**EXERCISE MATERIAL:**
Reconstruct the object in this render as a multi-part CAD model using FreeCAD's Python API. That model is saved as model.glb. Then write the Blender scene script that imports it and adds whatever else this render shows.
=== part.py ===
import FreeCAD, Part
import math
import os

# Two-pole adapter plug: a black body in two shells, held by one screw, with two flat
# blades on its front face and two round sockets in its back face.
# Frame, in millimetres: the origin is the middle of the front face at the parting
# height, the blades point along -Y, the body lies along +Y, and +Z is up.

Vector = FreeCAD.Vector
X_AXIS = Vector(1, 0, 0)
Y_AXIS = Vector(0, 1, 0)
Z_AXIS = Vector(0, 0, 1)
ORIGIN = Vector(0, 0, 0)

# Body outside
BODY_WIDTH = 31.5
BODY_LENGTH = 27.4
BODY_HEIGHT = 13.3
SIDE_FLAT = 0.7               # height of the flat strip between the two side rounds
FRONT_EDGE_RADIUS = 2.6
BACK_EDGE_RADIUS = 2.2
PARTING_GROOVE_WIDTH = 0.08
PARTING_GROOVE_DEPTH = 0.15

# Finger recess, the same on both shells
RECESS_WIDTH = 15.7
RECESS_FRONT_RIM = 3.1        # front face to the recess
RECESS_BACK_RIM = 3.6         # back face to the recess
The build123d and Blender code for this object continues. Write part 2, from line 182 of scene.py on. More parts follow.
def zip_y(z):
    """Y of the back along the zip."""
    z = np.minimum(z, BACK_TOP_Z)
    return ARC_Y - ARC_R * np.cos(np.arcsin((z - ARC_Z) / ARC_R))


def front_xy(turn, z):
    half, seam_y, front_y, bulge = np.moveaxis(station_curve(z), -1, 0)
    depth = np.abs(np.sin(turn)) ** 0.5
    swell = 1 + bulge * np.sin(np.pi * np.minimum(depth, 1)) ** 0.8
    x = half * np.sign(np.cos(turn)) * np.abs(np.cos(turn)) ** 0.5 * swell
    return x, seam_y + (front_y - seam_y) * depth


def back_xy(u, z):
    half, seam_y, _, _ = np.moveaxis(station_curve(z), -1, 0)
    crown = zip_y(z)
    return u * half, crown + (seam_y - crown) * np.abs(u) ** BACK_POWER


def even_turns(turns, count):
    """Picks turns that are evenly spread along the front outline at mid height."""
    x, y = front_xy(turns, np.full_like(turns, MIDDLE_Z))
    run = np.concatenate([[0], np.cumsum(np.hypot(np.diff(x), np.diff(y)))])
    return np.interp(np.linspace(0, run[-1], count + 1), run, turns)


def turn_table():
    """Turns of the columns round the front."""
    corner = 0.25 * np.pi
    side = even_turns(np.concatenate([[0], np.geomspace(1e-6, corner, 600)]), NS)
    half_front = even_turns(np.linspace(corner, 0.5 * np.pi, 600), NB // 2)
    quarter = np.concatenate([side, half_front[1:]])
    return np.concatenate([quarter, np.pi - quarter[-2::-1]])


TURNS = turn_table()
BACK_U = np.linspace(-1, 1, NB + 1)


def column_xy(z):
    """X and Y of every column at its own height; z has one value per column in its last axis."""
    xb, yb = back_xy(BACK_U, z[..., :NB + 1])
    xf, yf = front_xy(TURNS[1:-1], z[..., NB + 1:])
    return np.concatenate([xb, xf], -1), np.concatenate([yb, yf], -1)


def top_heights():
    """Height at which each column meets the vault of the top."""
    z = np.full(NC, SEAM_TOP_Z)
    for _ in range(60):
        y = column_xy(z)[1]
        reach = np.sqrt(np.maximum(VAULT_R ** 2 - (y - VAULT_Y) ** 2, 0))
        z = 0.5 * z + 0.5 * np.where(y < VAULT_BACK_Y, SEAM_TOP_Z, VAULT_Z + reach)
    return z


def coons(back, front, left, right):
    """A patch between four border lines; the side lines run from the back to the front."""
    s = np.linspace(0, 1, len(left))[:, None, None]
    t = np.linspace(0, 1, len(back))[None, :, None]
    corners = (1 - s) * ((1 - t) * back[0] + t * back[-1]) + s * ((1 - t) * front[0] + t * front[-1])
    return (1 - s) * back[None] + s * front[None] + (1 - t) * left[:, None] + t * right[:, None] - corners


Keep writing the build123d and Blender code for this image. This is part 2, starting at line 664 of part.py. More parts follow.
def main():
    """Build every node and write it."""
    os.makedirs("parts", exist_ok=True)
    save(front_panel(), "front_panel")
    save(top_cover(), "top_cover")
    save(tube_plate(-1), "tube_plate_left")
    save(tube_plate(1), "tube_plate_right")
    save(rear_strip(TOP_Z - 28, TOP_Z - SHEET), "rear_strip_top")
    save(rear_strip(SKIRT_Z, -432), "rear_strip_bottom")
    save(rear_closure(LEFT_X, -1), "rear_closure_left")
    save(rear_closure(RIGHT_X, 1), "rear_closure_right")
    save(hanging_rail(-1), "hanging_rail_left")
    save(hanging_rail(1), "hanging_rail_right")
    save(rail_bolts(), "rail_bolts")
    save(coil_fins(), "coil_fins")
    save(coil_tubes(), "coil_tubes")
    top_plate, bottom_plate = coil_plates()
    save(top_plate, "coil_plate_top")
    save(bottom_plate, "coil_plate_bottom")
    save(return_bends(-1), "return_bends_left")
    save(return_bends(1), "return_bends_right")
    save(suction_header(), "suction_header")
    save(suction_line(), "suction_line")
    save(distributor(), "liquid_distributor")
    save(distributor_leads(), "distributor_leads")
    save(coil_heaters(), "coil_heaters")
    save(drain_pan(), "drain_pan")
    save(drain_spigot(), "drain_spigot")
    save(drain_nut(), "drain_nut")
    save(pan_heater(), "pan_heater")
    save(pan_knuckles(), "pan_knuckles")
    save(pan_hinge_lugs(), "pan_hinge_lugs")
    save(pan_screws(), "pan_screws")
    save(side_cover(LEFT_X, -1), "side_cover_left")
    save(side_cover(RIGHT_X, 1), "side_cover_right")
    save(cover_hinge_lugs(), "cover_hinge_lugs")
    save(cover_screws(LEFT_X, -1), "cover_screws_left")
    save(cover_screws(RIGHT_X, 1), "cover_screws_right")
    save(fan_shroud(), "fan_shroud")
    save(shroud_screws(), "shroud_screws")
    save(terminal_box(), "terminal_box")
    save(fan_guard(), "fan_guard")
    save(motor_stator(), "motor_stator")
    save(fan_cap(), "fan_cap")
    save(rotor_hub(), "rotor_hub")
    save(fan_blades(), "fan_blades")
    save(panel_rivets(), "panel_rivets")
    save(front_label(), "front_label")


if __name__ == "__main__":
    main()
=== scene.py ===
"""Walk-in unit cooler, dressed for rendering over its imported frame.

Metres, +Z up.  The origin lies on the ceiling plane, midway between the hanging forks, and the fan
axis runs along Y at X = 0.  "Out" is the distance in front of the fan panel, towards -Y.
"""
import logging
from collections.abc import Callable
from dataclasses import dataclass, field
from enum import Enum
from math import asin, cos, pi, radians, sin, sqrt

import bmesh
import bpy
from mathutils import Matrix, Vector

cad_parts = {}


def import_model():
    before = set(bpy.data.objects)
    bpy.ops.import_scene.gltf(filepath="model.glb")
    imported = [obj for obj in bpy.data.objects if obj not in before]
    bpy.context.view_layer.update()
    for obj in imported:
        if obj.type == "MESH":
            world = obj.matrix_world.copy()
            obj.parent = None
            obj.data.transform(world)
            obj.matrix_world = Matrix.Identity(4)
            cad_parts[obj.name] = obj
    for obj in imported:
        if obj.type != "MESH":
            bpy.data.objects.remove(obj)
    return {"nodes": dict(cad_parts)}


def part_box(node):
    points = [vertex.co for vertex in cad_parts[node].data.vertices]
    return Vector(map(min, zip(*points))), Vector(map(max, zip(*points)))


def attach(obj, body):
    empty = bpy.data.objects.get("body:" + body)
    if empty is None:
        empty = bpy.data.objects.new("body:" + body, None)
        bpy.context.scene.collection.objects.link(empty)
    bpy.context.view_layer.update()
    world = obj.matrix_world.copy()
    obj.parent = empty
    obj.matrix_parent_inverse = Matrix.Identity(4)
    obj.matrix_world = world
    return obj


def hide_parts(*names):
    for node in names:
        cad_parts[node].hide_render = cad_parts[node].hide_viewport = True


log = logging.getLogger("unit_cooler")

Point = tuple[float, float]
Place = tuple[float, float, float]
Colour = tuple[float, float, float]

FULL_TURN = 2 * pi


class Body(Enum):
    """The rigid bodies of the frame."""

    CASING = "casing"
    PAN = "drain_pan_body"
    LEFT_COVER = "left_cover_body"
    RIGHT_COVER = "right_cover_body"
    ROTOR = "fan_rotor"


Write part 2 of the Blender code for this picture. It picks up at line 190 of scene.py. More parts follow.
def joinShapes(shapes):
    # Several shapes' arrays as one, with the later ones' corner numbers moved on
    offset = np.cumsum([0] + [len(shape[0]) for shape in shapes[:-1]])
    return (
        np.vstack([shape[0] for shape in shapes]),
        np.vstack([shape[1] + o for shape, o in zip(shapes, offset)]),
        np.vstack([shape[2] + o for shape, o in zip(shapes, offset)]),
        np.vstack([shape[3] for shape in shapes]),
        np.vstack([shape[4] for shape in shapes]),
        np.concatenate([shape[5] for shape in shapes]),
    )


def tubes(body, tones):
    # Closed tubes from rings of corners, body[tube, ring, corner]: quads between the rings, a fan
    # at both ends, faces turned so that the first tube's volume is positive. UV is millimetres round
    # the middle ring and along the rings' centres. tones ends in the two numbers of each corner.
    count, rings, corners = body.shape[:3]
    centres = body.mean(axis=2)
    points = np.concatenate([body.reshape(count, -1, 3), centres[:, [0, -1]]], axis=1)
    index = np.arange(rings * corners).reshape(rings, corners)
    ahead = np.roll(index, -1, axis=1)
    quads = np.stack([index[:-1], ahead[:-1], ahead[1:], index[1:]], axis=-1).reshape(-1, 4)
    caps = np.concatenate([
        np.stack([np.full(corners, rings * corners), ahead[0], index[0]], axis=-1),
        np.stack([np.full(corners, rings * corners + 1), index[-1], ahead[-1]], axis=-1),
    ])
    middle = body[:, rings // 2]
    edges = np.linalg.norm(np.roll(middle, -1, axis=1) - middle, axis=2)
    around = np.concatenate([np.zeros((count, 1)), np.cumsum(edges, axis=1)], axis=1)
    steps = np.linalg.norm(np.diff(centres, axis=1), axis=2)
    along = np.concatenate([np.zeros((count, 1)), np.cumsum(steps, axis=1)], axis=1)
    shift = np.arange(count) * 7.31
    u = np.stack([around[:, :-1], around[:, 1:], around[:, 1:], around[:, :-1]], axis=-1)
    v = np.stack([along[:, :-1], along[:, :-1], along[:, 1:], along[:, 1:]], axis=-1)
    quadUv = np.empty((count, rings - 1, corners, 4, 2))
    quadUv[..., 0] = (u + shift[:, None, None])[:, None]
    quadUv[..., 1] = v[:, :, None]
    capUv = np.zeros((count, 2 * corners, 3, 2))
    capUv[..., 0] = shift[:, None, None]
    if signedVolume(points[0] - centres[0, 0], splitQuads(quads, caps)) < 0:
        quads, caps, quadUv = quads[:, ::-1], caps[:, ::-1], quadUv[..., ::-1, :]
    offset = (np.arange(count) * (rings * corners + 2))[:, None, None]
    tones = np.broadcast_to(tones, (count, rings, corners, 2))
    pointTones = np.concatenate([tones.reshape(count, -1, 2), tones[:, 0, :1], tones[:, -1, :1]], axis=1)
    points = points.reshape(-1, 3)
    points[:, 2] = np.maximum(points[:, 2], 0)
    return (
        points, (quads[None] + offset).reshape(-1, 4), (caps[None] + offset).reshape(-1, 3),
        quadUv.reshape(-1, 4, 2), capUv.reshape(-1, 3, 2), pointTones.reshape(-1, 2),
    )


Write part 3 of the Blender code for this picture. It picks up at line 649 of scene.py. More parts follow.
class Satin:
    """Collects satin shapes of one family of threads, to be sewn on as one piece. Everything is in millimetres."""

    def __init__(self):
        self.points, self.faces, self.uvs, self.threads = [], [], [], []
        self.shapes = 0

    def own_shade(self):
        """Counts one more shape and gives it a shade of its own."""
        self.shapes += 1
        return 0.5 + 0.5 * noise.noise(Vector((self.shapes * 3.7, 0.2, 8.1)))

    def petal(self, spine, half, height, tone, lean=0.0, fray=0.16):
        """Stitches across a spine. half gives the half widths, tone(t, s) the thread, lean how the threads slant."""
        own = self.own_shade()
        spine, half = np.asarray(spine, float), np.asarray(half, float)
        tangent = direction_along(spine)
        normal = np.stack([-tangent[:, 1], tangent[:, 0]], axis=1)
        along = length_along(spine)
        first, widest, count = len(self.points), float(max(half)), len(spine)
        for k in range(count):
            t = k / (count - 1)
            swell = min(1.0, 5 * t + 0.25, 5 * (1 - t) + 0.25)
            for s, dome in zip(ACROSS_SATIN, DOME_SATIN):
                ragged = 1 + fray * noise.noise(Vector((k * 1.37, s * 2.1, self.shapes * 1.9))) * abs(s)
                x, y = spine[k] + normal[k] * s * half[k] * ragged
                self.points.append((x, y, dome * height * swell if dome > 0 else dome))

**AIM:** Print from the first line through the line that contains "RECESS_BACK_RIM = 3.6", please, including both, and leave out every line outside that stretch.

**EXERCISE ANSWER:**
Reconstruct the object in this render as a multi-part CAD model using FreeCAD's Python API. That model is saved as model.glb. Then write the Blender scene script that imports it and adds whatever else this render shows.
=== part.py ===
import FreeCAD, Part
import math
import os

# Two-pole adapter plug: a black body in two shells, held by one screw, with two flat
# blades on its front face and two round sockets in its back face.
# Frame, in millimetres: the origin is the middle of the front face at the parting
# height, the blades point along -Y, the body lies along +Y, and +Z is up.

Vector = FreeCAD.Vector
X_AXIS = Vector(1, 0, 0)
Y_AXIS = Vector(0, 1, 0)
Z_AXIS = Vector(0, 0, 1)
ORIGIN = Vector(0, 0, 0)

# Body outside
BODY_WIDTH = 31.5
BODY_LENGTH = 27.4
BODY_HEIGHT = 13.3
SIDE_FLAT = 0.7               # height of the flat strip between the two side rounds
FRONT_EDGE_RADIUS = 2.6
BACK_EDGE_RADIUS = 2.2
PARTING_GROOVE_WIDTH = 0.08
PARTING_GROOVE_DEPTH = 0.15

# Finger recess, the same on both shells
RECESS_WIDTH = 15.7
RECESS_FRONT_RIM = 3.1        # front face to the recess
RECESS_BACK_RIM = 3.6         # back face to the recess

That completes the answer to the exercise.